### Entries from a dataset
**********

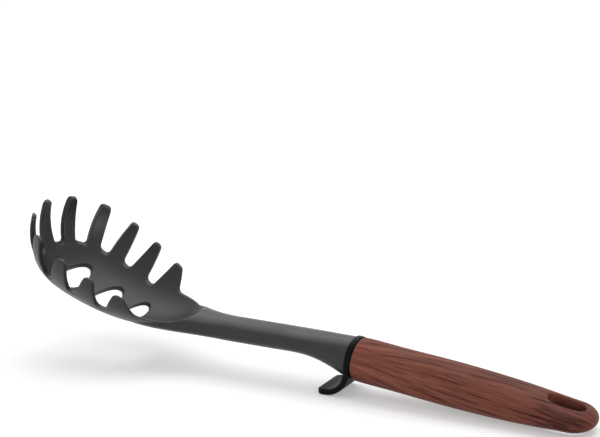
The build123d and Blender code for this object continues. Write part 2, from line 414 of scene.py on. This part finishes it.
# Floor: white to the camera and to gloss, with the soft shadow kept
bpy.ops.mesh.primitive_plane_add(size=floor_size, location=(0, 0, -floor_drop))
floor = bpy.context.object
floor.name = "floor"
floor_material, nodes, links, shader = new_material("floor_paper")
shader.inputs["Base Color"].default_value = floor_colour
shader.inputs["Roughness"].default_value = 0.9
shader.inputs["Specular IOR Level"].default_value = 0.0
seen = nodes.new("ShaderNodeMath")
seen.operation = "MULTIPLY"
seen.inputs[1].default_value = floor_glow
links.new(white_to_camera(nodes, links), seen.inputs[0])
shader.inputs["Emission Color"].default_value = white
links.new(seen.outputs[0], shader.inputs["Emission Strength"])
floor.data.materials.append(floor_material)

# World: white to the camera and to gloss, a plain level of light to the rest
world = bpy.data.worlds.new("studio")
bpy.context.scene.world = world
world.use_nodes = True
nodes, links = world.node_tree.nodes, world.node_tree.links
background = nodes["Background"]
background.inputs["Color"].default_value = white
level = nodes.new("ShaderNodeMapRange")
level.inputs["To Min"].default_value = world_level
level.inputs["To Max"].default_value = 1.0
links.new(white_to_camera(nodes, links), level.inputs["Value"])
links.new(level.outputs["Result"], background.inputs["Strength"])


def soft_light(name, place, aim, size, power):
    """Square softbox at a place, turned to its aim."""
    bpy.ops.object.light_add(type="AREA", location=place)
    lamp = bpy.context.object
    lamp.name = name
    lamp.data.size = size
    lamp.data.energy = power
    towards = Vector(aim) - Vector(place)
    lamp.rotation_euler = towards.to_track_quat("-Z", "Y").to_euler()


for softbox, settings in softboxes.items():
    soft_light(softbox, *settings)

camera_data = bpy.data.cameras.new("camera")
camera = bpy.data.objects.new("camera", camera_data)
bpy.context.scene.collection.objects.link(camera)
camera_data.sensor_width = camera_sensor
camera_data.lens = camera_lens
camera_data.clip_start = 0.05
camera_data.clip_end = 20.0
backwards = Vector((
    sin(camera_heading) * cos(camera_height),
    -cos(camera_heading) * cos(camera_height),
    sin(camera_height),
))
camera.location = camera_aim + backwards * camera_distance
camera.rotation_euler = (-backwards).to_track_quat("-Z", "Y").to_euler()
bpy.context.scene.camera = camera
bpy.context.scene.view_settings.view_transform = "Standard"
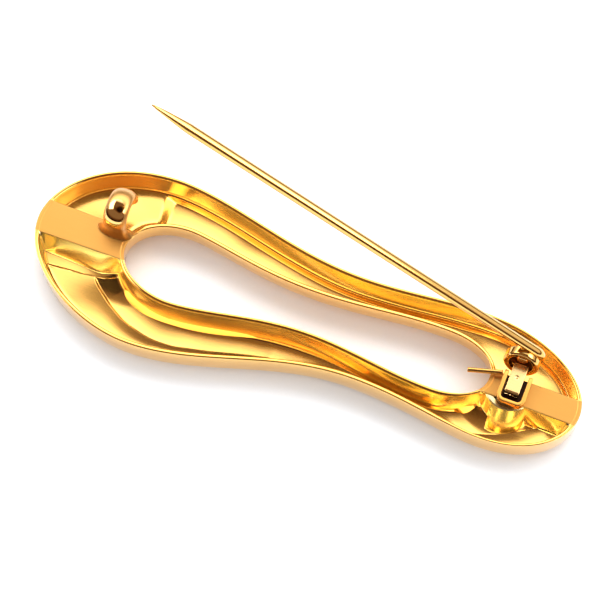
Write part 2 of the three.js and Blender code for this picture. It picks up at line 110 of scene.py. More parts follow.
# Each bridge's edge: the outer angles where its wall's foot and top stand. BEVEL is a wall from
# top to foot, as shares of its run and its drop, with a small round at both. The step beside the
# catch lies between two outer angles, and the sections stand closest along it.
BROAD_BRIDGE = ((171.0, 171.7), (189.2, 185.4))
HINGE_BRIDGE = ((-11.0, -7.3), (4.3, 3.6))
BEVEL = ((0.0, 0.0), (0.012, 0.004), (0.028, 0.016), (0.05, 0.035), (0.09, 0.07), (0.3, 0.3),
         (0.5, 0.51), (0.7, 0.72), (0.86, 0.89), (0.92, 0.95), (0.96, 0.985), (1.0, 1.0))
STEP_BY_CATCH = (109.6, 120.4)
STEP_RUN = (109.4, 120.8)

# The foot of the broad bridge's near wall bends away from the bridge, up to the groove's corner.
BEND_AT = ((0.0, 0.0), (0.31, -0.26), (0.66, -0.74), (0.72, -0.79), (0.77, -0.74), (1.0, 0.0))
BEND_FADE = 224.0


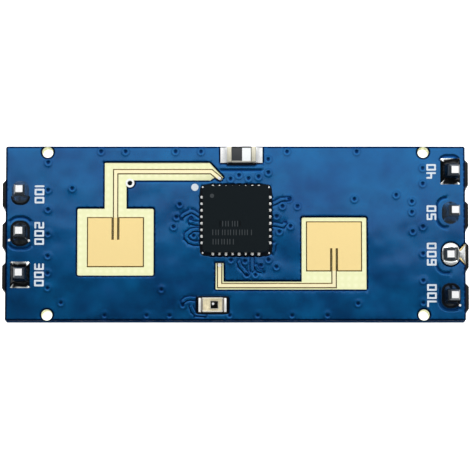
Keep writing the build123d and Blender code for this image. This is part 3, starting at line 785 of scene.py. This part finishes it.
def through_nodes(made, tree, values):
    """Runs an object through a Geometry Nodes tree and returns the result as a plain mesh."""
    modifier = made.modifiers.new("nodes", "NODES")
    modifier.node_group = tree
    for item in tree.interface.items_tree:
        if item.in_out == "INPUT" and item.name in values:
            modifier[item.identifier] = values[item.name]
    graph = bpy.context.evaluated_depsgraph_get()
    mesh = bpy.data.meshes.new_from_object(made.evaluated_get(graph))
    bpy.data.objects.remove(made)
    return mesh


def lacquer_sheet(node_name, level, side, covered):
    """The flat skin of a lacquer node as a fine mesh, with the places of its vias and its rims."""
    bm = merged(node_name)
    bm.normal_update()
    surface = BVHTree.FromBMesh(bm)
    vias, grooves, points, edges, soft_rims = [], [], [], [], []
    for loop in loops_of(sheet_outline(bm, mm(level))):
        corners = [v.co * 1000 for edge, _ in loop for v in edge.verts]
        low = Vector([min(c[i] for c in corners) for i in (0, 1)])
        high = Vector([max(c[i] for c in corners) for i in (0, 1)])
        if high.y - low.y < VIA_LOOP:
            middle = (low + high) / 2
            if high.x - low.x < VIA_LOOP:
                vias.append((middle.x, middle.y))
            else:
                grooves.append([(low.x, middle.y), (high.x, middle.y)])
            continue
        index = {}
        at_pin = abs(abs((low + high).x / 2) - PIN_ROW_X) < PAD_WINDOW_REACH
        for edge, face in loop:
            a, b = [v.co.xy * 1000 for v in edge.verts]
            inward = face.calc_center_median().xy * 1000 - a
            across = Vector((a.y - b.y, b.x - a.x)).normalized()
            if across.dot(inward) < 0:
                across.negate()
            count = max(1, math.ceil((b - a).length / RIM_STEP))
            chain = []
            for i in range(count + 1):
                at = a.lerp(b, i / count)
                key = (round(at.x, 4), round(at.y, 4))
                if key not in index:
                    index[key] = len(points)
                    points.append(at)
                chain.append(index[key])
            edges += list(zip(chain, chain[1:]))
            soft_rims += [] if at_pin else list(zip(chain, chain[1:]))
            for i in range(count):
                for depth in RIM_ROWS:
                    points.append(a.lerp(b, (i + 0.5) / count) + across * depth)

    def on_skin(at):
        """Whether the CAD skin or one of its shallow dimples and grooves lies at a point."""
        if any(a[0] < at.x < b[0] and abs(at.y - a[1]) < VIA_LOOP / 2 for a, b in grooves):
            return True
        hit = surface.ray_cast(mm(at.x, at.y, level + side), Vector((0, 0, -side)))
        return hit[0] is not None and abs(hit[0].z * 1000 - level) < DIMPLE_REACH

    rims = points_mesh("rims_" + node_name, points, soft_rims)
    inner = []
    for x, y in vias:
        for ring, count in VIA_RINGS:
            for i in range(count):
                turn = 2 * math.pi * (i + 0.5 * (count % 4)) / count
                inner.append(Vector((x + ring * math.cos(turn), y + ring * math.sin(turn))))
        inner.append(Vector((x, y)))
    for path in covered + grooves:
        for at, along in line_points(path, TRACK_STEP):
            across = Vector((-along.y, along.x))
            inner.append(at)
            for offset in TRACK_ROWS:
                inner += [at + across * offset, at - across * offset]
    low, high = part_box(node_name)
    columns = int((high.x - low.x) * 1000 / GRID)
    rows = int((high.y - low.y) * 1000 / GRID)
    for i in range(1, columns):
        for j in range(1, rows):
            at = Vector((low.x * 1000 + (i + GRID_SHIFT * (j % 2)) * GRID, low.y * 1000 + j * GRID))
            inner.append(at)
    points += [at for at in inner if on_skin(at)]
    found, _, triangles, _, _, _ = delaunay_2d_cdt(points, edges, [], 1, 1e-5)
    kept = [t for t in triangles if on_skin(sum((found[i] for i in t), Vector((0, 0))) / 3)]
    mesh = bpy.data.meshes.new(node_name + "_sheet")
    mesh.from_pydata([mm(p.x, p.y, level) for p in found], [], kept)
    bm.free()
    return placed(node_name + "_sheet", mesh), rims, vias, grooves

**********

### Task
Go through the records and copy each line with "this" in it.

### Final result
The build123d and Blender code for this object continues. Write part 2, from line 414 of scene.py on. This part finishes it.
Write part 2 of the three.js and Blender code for this picture. It picks up at line 110 of scene.py. More parts follow.
Keep writing the build123d and Blender code for this image. This is part 3, starting at line 785 of scene.py. This part finishes it.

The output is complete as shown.